Transition environnementale : les causes de la dérive des coûts de construction

Transition environnementale : les causes de la dérive des coûts de construction

Le territoire de Marne-la-Vallée développe un aménagement fondé sur l’innovation : construction bois, densité urbaine… Une récente étude technico-économique clarifie les causes de la dérive des coûts.




Légende photo : Le retour d’expérience sur la vingtaine de projets terminés ou en cours a permis de balayer toutes les sources de dérive des coûts de construction, tant techniques qu’organisationnels. © photo Woodeum.

 

Appliquée à l’aménagement et à la promotion immobilière, la transition environnementale connaît quelques écueils. C’est ce qu’a constaté EpaMarne-EpaFrance sur le territoire de Marne-la-Vallée.

 

Cet établissement public d’aménagement officie sur 44 communes de l’est parisien, de Champigny-sur-Marne (Val-de-Marne) jusqu’aux limites de Meaux (Seine-et-Marne).

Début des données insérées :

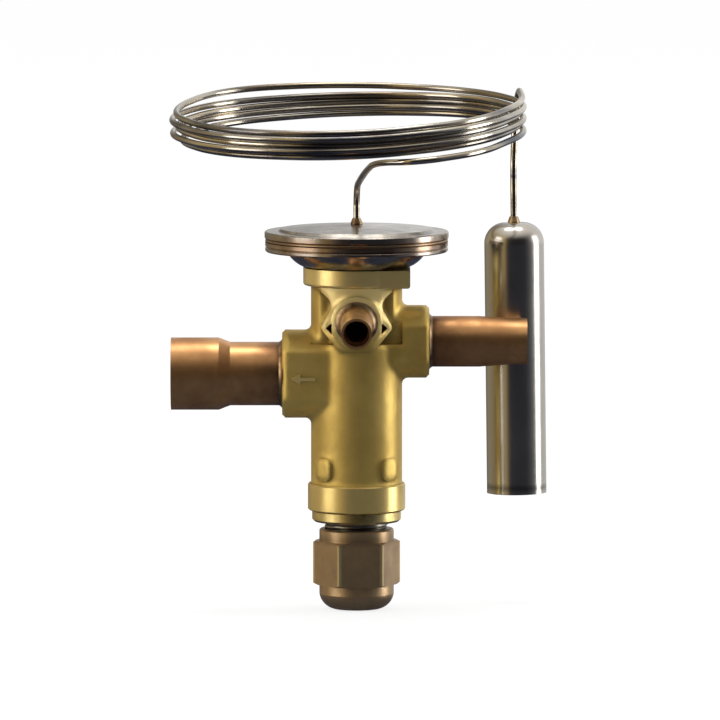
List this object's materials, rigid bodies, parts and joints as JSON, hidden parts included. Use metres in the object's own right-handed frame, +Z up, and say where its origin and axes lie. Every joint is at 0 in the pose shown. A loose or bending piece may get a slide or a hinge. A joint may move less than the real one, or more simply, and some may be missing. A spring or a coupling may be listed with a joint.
{
  "type": "thermostatic expansion valve",
  "caption": "Thermostatic expansion valve with soldered ports, external equalizer, coiled capillary and sensing bulb, that meters refrigerant into an evaporator.",
  "frame": {"origin": "centre of the outlet socket's mouth", "axes": "+X from the outlet towards the inlet, +Z up the spindle towards the power head; the equalizer points to -Y"},
  "size_m": [0.0945, 0.0891, 0.1298],
  "materials": {
    "forged_brass": "satin, forged and shot-blasted",
    "turned_brass": "fine turned",
    "cap_brass": "milled, slightly browned",
    "copper": "drawn copper, heat-tinted",
    "braze_alloy": "brazed",
    "stainless_cover": "pressed, satin",
    "stainless_tube": "drawn, bright",
    "stainless_bulb": "polished",
    "weld_bead": "heat-tinted weld",
    "strainer_mesh": "perforated",
    "hard_steel": "ground",
    "spring_steel": "drawn",
    "seal_rubber": "moulded",
    "seal_plastic": "turned"
  },
  "bodies": {
    "valve": {"valve_body": "forged_brass", "outlet_tube": "copper", "inlet_tube": "copper", "equalizer_tube": "copper", "outlet_braze": "braze_alloy", "inlet_braze": "braze_alloy", "equalizer_braze": "braze_alloy", "inlet_strainer": "strainer_mesh", "seat_insert": "hard_steel", "pin_guide": "turned_brass", "pin_seal": "seal_rubber", "lower_cover": "stainless_cover", "diaphragm": "stainless_cover", "upper_cover": "stainless_cover", "rim_weld": "weld_bead", "capillary_ferrule": "braze_alloy", "capillary_tube": "stainless_tube", "bulb_ferrule": "braze_alloy", "bulb_shell": "stainless_bulb", "bulb_end_cap": "stainless_bulb", "spindle_gland": "turned_brass", "gland_seal": "seal_rubber", "spindle_packing": "seal_plastic", "packing_nut": "turned_brass", "superheat_spring": "spring_steel"},
    "needle": {"thrust_plate": "hard_steel", "push_pin": "hard_steel", "valve_cone": "hard_steel", "spring_cap": "turned_brass"},
    "seat": {"spring_seat": "turned_brass"},
    "spindle": {"adjusting_spindle": "hard_steel"},
    "cap_washer": {"cap_gasket": "seal_plastic"},
    "cap": {"cap_nut": "cap_brass"}
  },
  "joints": [
    {"name": "needle_stroke", "type": "slide", "parent": "valve", "child": "needle", "axis": [0, 0, -1], "range_m": [0, 0.0008], "stiffness_N_per_m": 2000, "springref_m": -0.002, "deforming": ["superheat_spring"]},
    {"name": "spindle_turn", "type": "hinge", "parent": "valve", "child": "spindle", "pos_m": [0.0464, 0, -0.03], "axis": [0, 0, -1], "range_deg": [-722, 722]},
    {"name": "seat_travel", "type": "slide", "parent": "valve", "child": "seat", "axis": [0, 0, 1], "range_m": [-0.0016, 0.0016], "deforming": ["superheat_spring"]},
    {"name": "cap_lift", "type": "slide", "parent": "valve", "child": "cap_washer", "axis": [0, 0, -1], "range_m": [0, 0.012]},
    {"name": "cap_turn", "type": "hinge", "parent": "cap_washer", "child": "cap", "pos_m": [0.0464, 0, -0.05], "axis": [0, 0, -1], "range_deg": [0, 2885]}
  ],
  "couplings": [
    {"joint": "spindle_turn", "follows": "seat_travel", "rad_per_m": 7854},
    {"joint": "cap_turn", "follows": "cap_lift", "rad_per_m": 4188.8}
  ]
}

Depuis le milieu des années 2010, il se fait fort de proposer des immeubles en phase avec les principes environnementaux et de développement durable.

 

L’une des mesures emblématiques a été de porter haut le principe des constructions intégrant le plus fortement possible le matériau bois. Sauf qu’au cours des dernières années, les promoteurs engagés sur certaines opérations ont fait remonter des dérives de coûts de construction dans une fourchette de +5 à +20 %. Ce, sans pouvoir imputer rationnellement ces surcoûts.

 

Est-ce le fait d’un cumul d’innovations, qu’il s’agisse des matériaux ou des techniques constructives ? Le programme a-t-il une influence ? Les partis pris architecturaux ont-ils des effets inflationnistes ? Les labels et certificats énergétiques et environnementaux sont-ils en cause ? L’affaire est d’importance, car ces contre-performances peuvent briser l’élan impulsé en matière de priorités environnementales.

 

Un retour d’expériences sur 20 opérations en ZAC

 

Rien de tel qu’un temps d’observation pour discriminer les bonnes réponses à ces questions. L’an passé, EpaMarne-EpaFrance a lancé un marché d’études portant sur l’analyse technico-économique de vingt opérations d’aménagement en ZAC et construites depuis 2015, soit quelque 3 000 logements.

 

L’étude devait ainsi déterminer le coût de construction de base et les facteurs de leurs variations, notamment ceux liés aux solutions innovantes. Ces chantiers devaient être comparés (on dit « benchmarker ») à ceux d’autres aménageurs publics et privés d’Île-de-France pour révéler les divergences.

 

Ces observations devaient donner lieu à des recommandations opérationnelles. Ce travail a été mené, mi-2019, par un groupement de trois entreprises : le cabinet d’analyse de données Adequation, pilote du projet ; le bureau d’études Overdrive, spécialisé en économie de la construction ; et l’agence d’architecture A003 Architectes.

 

Une évolution des coûts de 7 % sur les 5 dernières années

 

Fondamentalement, le groupe d’enquête souligne clairement une évolution structurelle des coûts de l’ordre de 7 % au cours des 5 dernières années. Et en focalisant sur l’Île-de-France, il charge ce tableau clinique des impacts du lancement des grands projets d’aménagement parisiens (jeux olympiques, Grand Paris Express) et du renchérissement de l’énergie et des matériaux de construction.

 

Pour autant, pour affiner les réponses, quatre grandes familles de postes de dépenses ont été soigneusement établies avant d’éplucher les dossiers :

 

  1. les coûts en superstructure : ils comprennent les critères de densité – fondé sur le ratio de la surface de plancher sur celle de l’emprise foncière – de taille (nombre de logements du T1 au T4 ou plus), de leur typologie (traversants ou non) et de la qualité de la façade ;

 

  1.  les coûts du système constructif : est-il exclusivement béton, mixte ou intégralement bois ?

 

  1. les coûts en infrastructure et en voirie – réseaux divers (VRD) : plusieurs sous-critères tiennent ainsi compte des fondations (superficielles, profondes), des niveaux de parking en sous-sol et du nombre de places, mais aussi de la topographie – un terrain en pente occasionnera plus de dépenses qu’un terrain plat… ;

 

  1. les coûts de la performance énergétique : quelles énergies sont localement disponibles pour approvisionner les ouvrages (gaz, électricité, biomasse…) ; quelles sont les ambitions énergétiques en termes de consommation – Cep de −10 %, −20 %, −50 % ; quelles sont les ambitions en termes de bilan bioclimatique (le Bbio de la RT 2012) : -20 %, -40 %, -60 % ?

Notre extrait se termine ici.